In his presentation, Killing Them Softly with Phone Love, Brian Gallagher spoke about healthy and unhealthy approaches to our use of digital devices. He highlighted issues like bad posture and poor ergonomics (see figure above), and eye strain, including computer vision syndrome, or CVS (see figure below). He spoke about an annual survey conducted with Japanese students over 4 years, where students, over time, reported greater degrees of agreement with statements that they were using computers too much, felt their eyes were tired after using small screens, and felt dizziness or neck pain after using technology. The danger is that we may be harming our students by using too much technology too much of the time. We should employ good practice and teach this to students, with a key message being to use everything in moderation. We should also consider asking students for their opinions after informing them of good practice.

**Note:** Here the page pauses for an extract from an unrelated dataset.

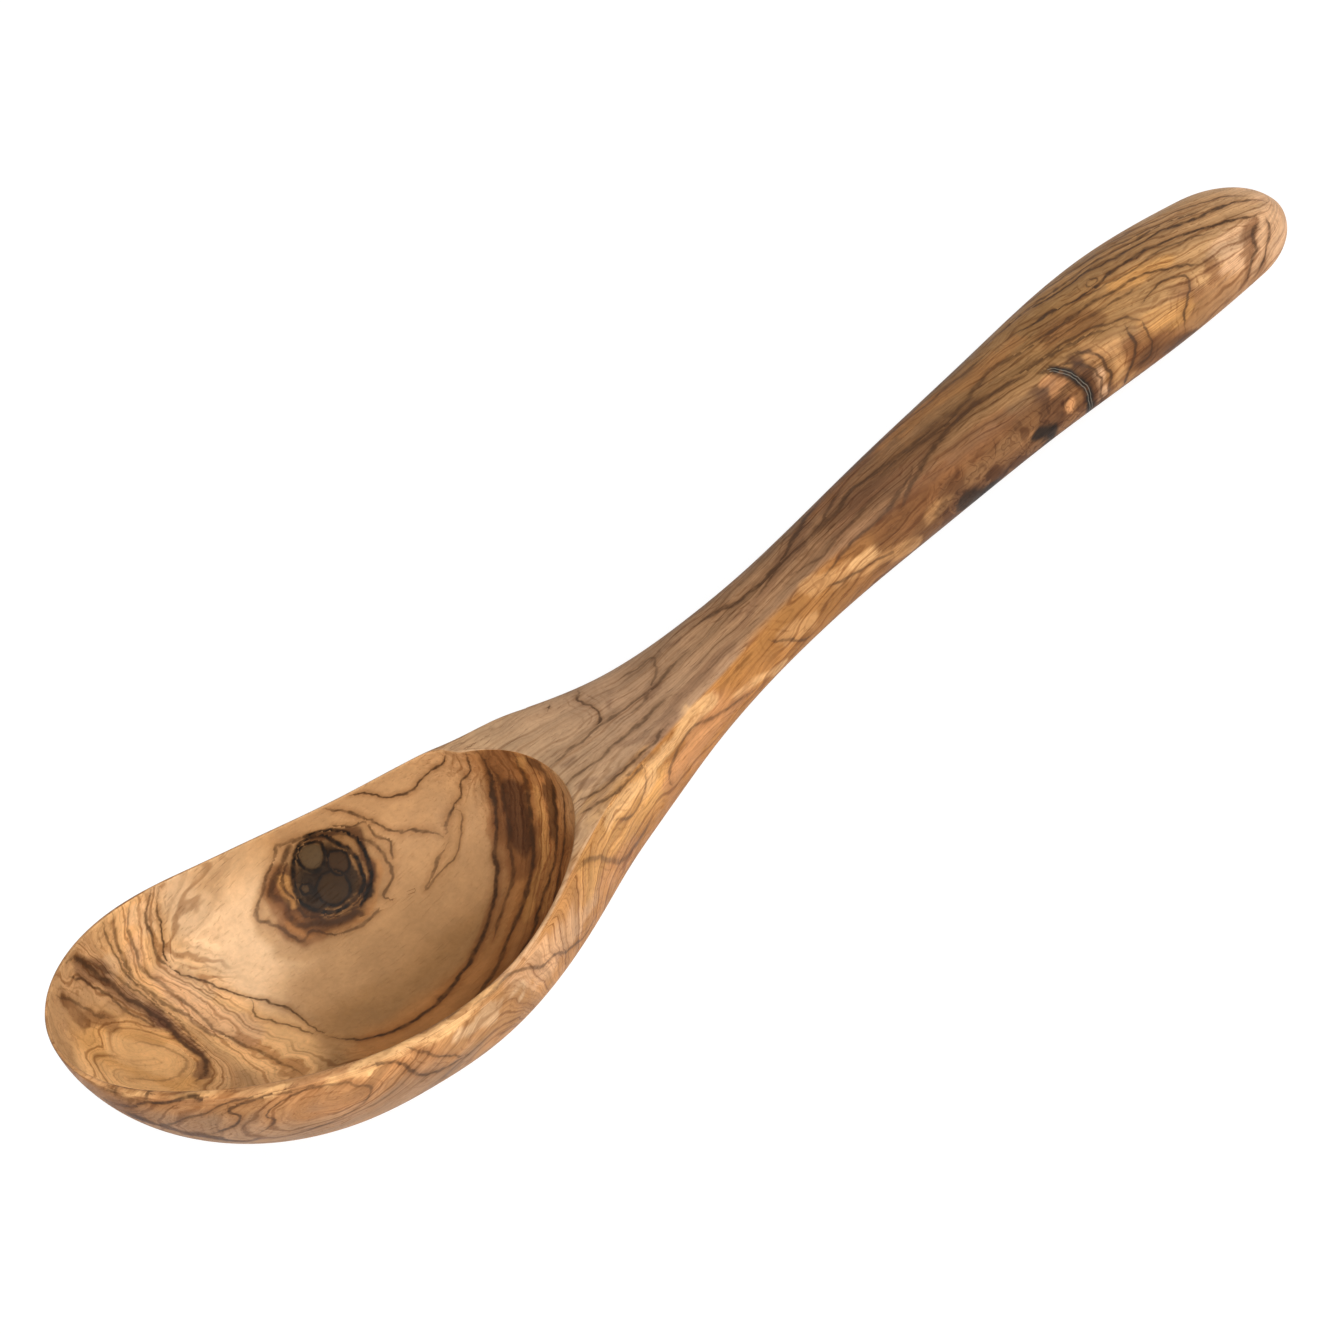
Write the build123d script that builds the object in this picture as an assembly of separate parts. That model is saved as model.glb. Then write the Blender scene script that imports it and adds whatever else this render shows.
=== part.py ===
from build123d import *
import os
import numpy as np

# A deep cooking spoon carved from one blank of olive wood, lying on a table as it rests.
# X runs from the bowl's tip to the handle's end, Y across the spoon, and Z up from the table.
# Lengths are in millimetres. A name that ends in share or shares holds plain fractions.

# Lengths along the spoon, from the bowl's tip unless the name says otherwise
overall_length = 300.0
widest_from_tip = 44.0
heel_from_tip = 100.0
hollow_widest_from_tip = 44.7
hollow_end_from_tip = 104.2
neck_from_tip = 166.4
swell_from_tip = 212.0
grip_from_tip = 258.7
tip_round_length = 37.5
end_round_length = 15.4

# Widths across the spoon
bowl_width = 66.5
neck_width = 16.1
grip_width = 28.9
end_width = 19.0

# Heights of the upper line above the table: the rim over the bowl, then the handle's crown
tip_height = 55.0
land_height = 30.1
neck_height = 27.0
swell_height = 26.5
grip_height = 22.7
end_height = 14.0

# Thickness from the upper line down to the underside
bowl_depth = 29.1
neck_thickness = 17.4
swell_thickness = 17.6
grip_thickness = 16.5
end_thickness = 15.1

# The hollow of the bowl
rim_thickness = 3.05
floor_thickness = 4.5
hollow_tip_round_length = 34.0
hollow_back_round_length = 42.0

# The sanded flat under the heel that the bowl rests on, and how far the cutters run past the wood
rest_flat_depth = 0.25
cutter_overrun = 6.0
cutter_rim_overlap = 0.8

# Points of the lines between the named places: share of the way, share of the change of size
rim_fall_shares = [(0.24, 0.358), (0.48, 0.786), (0.72, 1.02)]
land_fall_shares = [(0.35, 0.942), (0.70, 1.164)]
flare_shares = [(0.13, 0.036), (0.28, 0.221), (0.40, 0.445), (0.53, 0.707), (0.65, 0.861), (0.81, 0.957)]
swell_shares = [(0.30, 0.25), (0.64, 0.60)]
rise_shares = [(0.25, 0.245), (0.50, 0.745)]
# Thickness of the bowl ahead of the heel: share of the way from the tip, share of the bowl's depth
bow_depth_shares = [(0.0, 1.024), (0.20, 1.056), (0.45, 0.992), (0.75, 0.938)]

# How square each outline is: 0.55 gives an ellipse, and near 1 a box
land_fullness_share = 0.90
shoulder_fullness_share = 0.78
crown_fullness_share = 0.645
bowl_fullness_share = 0.63
heel_fullness_share = 0.74
belly_fullness_share = 0.66
hollow_fullness_share = 0.62
# Level of the handle's widest line above its underside, as a share of its thickness
waterline_share = 0.467
# Exponents of the rounded ends, 2 for an ellipse
plan_power = 2.04
hollow_tip_power = 1.975
hollow_back_power = 2.15
round_power = 2.2

# How many cross sections shape each stretch, and the angle round an end where they start
tip_section_count = 7
bowl_section_count = 6
handle_section_count = 16
end_section_count = 6
hollow_section_count = 21
heel_place_count = 40
first_section_angle = 2.0


def smooth_line(points, flat_start=False):
    """A cubic spline through points, as a function of the place along the spoon."""
    x, y = np.array(points, float).T
    count = len(x)
    step = np.diff(x)
    slope = np.diff(y) / step
    matrix = np.zeros((count, count))
    right = np.zeros(count)
    for i in range(1, count - 1):
        matrix[i, i - 1 : i + 2] = step[i - 1], 2 * (step[i - 1] + step[i]), step[i]
        right[i] = 6 * (slope[i] - slope[i - 1])
    matrix[0, 0] = matrix[-1, -1] = 1
    if flat_start:
        matrix[0, :2] = 2 * step[0], step[0]
        right[0] = 6 * slope[0]
    bend = np.linalg.solve(matrix, right)

    def at(place):
        i = int(np.clip(np.searchsorted(x, place) - 1, 0, count - 2))
        ahead, behind, h = x[i + 1] - place, place - x[i], step[i]
        curved = (bend[i] * ahead**3 + bend[i + 1] * behind**3) / (6 * h)
        first = (y[i] / h - bend[i] * h / 6) * ahead
        second = (y[i + 1] / h - bend[i + 1] * h / 6) * behind
        return float(curved + first + second)

    return at


def closure(share, power):
    """How open a rounded end still is: 1 where the share is 0, and 0 where it is 1."""
    return (1 - min(max(share, 0.0), 1.0) ** power) ** (1 / power)


def ease(share):
    """A smooth step from 0 to 1."""
    share = min(max(share, 0.0), 1.0)
    return share * share * (3 - 2 * share)


def between(low, high, share):
    """The value that lies a share of the way from low to high."""
    return low + share * (high - low)


def points_between(start, end, shares):
    """Points of a line between two of its points, each a place and a size."""
    return [
        (between(start[0], end[0], way), between(start[1], end[1], change)) for way, change in shares
    ]


widest_point = (widest_from_tip, bowl_width / 2)
waist_point = (neck_from_tip, neck_width / 2)
grip_point = (grip_from_tip, grip_width / 2)
half_width_line = smooth_line(
    [
        widest_point,
        *points_between(widest_point, waist_point, flare_shares),
        waist_point,
        *points_between(waist_point, grip_point, swell_shares),
        grip_point,
        (overall_length, end_width / 2),
    ],
    flat_start=True,
)
tip_point = (0.0, tip_height)
land_point = (hollow_end_from_tip, land_height)
upper_line = smooth_line(
    [
        tip_point,
        *points_between(tip_point, land_point, rim_fall_shares),
        land_point,
        *points_between(land_point, (neck_from_tip, neck_height), land_fall_shares),
        (neck_from_tip, neck_height),
        (swell_from_tip, swell_height),
        (grip_from_tip, grip_height),
        (overall_length, end_height),
    ]
)
heel_point = (heel_from_tip, bowl_depth)
nape_point = (neck_from_tip, neck_thickness)
thickness_line = smooth_line(
    [
        *[(way * heel_from_tip, share * bowl_depth) for way, share in bow_depth_shares],
        heel_point,
        *points_between(heel_point, nape_point, rise_shares),
        nape_point,
        (swell_from_tip, swell_thickness),
        (grip_from_tip, grip_thickness),
        (overall_length, end_thickness),
    ]
)
end_round_start = overall_length - end_round_length


def blank_sizes(place):
    """Half width, widest level, crown level and underside level of the whole spoon at one place."""
    in_plan = closure(1 - place / widest_from_tip, plan_power)
    at_tip = closure(1 - place / tip_round_length, round_power)
    at_end = closure((place - end_round_start) / end_round_length, round_power)
    half_width = half_width_line(max(place, widest_from_tip)) * in_plan * at_end
    thickness = thickness_line(place)
    into_neck = ease((place - hollow_end_from_tip) / (neck_from_tip - hollow_end_from_tip))
    drop = (1 - waterline_share) * thickness * into_neck
    level = upper_line(place) - drop
    return half_width, level, level + drop * at_tip * at_end, level - (thickness - drop) * at_tip * at_end


def blank_fullness(place):
    """Squareness of the top and of the underside of the whole spoon at one place."""
    into_neck = ease((place - hollow_end_from_tip) / (neck_from_tip - hollow_end_from_tip))
    along_handle = ease((place - neck_from_tip) / (grip_from_tip - neck_from_tip))
    to_heel = ease((place - widest_from_tip) / (heel_from_tip - widest_from_tip))
    past_heel = ease((place - heel_from_tip) / (neck_from_tip - heel_from_tip))
    shoulder = between(shoulder_fullness_share, crown_fullness_share, along_handle)
    bowl = between(bowl_fullness_share, heel_fullness_share, to_heel)
    return between(land_fullness_share, shoulder, into_neck), between(bowl, belly_fullness_share, past_heel)


def quarter(place, side, half_width, level, height, fullness):
    """The points of a quarter curve from the widest point to the middle, square to Y and Z."""
    return [
        (place, side * half_width, level),
        (place, side * half_width, between(level, height, fullness)),
        (place, side * half_width * fullness, height),
        (place, 0, height),
    ]


def outline(place, half_width, level, top, bottom, top_fullness, under_fullness):
    """The closed outline of one cross section, made of four quarter curves."""
    return Wire(
        [
            Bezier(*quarter(place, 1, half_width, level, top, top_fullness)),
            Bezier(*reversed(quarter(place, -1, half_width, level, top, top_fullness))),
            Bezier(*quarter(place, -1, half_width, level, bottom, under_fullness)),
            Bezier(*reversed(quarter(place, 1, half_width, level, bottom, under_fullness))),
        ]
    )


def rounded_places(tip, full, count):
    """Places from a rounded tip to where it is full, closer together towards the tip."""
    angles = np.radians(np.linspace(first_section_angle, 90, count))
    return [between(full, tip, float(np.cos(angle))) for angle in angles]


def section(place):
    """The outline of the spoon at one place, before the bowl is hollowed."""
    return outline(place, *blank_sizes(place), *blank_fullness(place))


def carve_blank():
    """The whole spoon before the bowl is hollowed: a smooth bowl, and a handle in short straight facets."""
    bowl_places = [
        *rounded_places(0.0, widest_from_tip, tip_section_count),
        *np.linspace(widest_from_tip, hollow_end_from_tip, bowl_section_count)[1:],
    ]
    handle_places = [
        *np.linspace(hollow_end_from_tip, end_round_start, handle_section_count)[:-1],
        *reversed(rounded_places(overall_length, end_round_start, end_section_count)),
    ]
    bowl = Solid.make_loft([section(float(place)) for place in bowl_places])
    handle = Solid.make_loft([section(float(place)) for place in handle_places], ruled=True)
    return bowl + handle


def hollow_cutter():
    """What the gouge takes out of the bowl, closed above the rim by a low dome."""
    widest = half_width_line(hollow_widest_from_tip) - rim_thickness
    sections = []
    for angle in np.radians(np.linspace(first_section_angle, 180 - first_section_angle, hollow_section_count)):
        reach = float(np.cos(angle))
        far_end, power = (
            (rim_thickness, hollow_tip_power) if reach > 0 else (hollow_end_from_tip, hollow_back_power)
        )
        place = between(hollow_widest_from_tip, far_end, abs(reach))
        half_width = widest * closure(abs(reach), power)
        at_tip = closure(1 - (place - rim_thickness) / hollow_tip_round_length, round_power)
        at_back = closure(1 - (hollow_end_from_tip - place) / hollow_back_round_length, round_power)
        rim = upper_line(place)
        depth = (thickness_line(place) - floor_thickness) * at_tip * at_back
        level = rim + cutter_rim_overlap
        top = level + cutter_overrun * at_tip * at_back
        fullness = hollow_fullness_share
        sections.append(outline(place, half_width, level, top, rim - depth, fullness, fullness))
    return Solid.make_loft(sections)


blank = carve_blank()
spoon = blank - hollow_cutter()

# The underside is sanded on a flat board, which leaves a flat under the heel and one under the handle's end
heel_places = np.linspace(widest_from_tip, neck_from_tip, heel_place_count)
table_level = min(blank_sizes(float(place))[3] for place in heel_places) + rest_flat_depth
sanded_off = Pos(overall_length / 2, 0, table_level - cutter_overrun / 2) * Box(
    overall_length + cutter_overrun, bowl_width, cutter_overrun
)
spoon = Pos(-overall_length / 2, 0, -table_level) * (spoon - sanded_off)

os.makedirs("parts", exist_ok=True)
export_step(spoon, "parts/spoon.step")
print("volume", round(spoon.volume), "solids", len(spoon.solids()), "valid", spoon.is_valid)
print(spoon.bounding_box())
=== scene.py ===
"""A deep cooking spoon of olive wood: its carved shape, its oiled wood and the light it stands in."""

import math

import bpy
import numpy as np
from bpy.props import FloatProperty, FloatVectorProperty, PointerProperty
from mathutils import Matrix, Vector


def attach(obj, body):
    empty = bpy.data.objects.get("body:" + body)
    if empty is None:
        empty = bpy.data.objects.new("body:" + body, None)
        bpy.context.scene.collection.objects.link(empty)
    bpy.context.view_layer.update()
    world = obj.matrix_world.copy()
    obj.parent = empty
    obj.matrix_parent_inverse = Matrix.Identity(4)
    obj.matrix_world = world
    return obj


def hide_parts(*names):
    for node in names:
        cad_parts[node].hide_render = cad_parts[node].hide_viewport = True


bl_info = {
    "name": "Olive Wood Spoon",
    "version": (1, 0, 0),
    "blender": (4, 5, 0),
    "location": "View3D > Sidebar > Spoon",
    "description": "Carves, oils and lights a deep cooking spoon of olive wood",
    "category": "Add Mesh",
}

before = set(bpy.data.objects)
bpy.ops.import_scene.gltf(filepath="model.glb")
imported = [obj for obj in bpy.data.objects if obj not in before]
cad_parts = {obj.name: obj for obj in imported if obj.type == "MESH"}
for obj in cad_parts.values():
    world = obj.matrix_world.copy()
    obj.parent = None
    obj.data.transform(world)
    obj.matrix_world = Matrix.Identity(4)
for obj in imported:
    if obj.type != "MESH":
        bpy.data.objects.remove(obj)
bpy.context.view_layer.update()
SPOON_NAME = "olive_wood_spoon"
MM = 0.001
# Keeps a division from meeting 0, and the shortest rounding that is worth making, in millimetres
TINY = 1e-9
SHORTEST_ROUND = 1e-6

# Points of the carver's lines between the named places: share of the way, share of the change of size
RIM_FALL = [(0.24, 0.358), (0.48, 0.786), (0.72, 1.02)]
LAND_FALL = [(0.35, 0.942), (0.70, 1.164)]
FLARE = [(0.13, 0.036), (0.28, 0.221), (0.40, 0.445), (0.53, 0.707), (0.65, 0.861), (0.81, 0.957)]
SWELL = [(0.30, 0.25), (0.64, 0.60)]
RISE = [(0.25, 0.245), (0.50, 0.745)]
BOW_DEPTH = [(0.0, 1.024), (0.20, 1.056), (0.45, 0.992), (0.75, 0.938)]

# Rows of points along the skin: round the tip, over the bowl, along the handle and round its end
TIP_ROWS = 80
BOWL_ROWS = 100
HANDLE_ROWS = 240
END_ROWS = 40
JOINT_ROW = TIP_ROWS + BOWL_ROWS
# How far behind the hollow the bowl's rows end and the handle's begin, in millimetres
JOINT_BEHIND_HOLLOW = 8.0
# Columns from the widest line to the middle, and those next to the rim that its rolled edge may take
UNDER_COLUMNS = 66
CROWN_COLUMNS = 36
ROLL_COLUMNS = 14
# Places under the bowl that are tried for its lowest point, and steps that halve a search
HEEL_PLACES = 40
HALVINGS = 40
# Rings from the bowl's outer edge over the rim, and down the hollow, as shares of the way
OVER_RIM = [*np.linspace(0, 0.5, 9), *(0.5 + 0.5 * np.sin(np.radians(np.linspace(0, 90, 11)[1:-1])))]
DOWN_HOLLOW = [0, 0.002, 0.004, 0.0065, 0.0095, 0.013, 0.018, 0.024, *np.linspace(0.032, 1, 70)]

# Each lamp of the stage: its size and its distance in metres, and its direction round and up in degrees
LAMPS = {"key": (0.9, 1.5, -42.0, 40.0), "fill": (1.0, 1.5, -135.0, 32.0)}
# The floor's half width, its gap below the spoon and the nearest that the camera sees, in metres
FLOOR_REACH, FLOOR_GAP, NEAREST_SEEN = 1.5, 0.0001, 0.01
# The floor's shade where it lights the spoon, its shade where it is seen, and its lift towards white there
FLOOR_SHADE, FLOOR_SEEN_SHADE, FLOOR_LIFT = 0.8, 0.3, 0.83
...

On the second afternoon of the conference, an unconference session took place where participants were invited to wander between rooms and dip into the various topics being discussed in each room. I dropped in on a series of discussions on topics ranging from voice recognition to physiological responses to screens, as well as an app exchange session which included a whiteboard sharing of useful apps and websites (see figure below). There is a full list of all the apps and websites mentioned, in alphabetical order, on Paul Raine’s blog.
It’s always interesting to come back to Japan – a country with an astonishingly, but unevenly, high-tech landscape – to see how the educational technology sector is continuing to evolve. There are always plenty of lessons here for the rest of the world.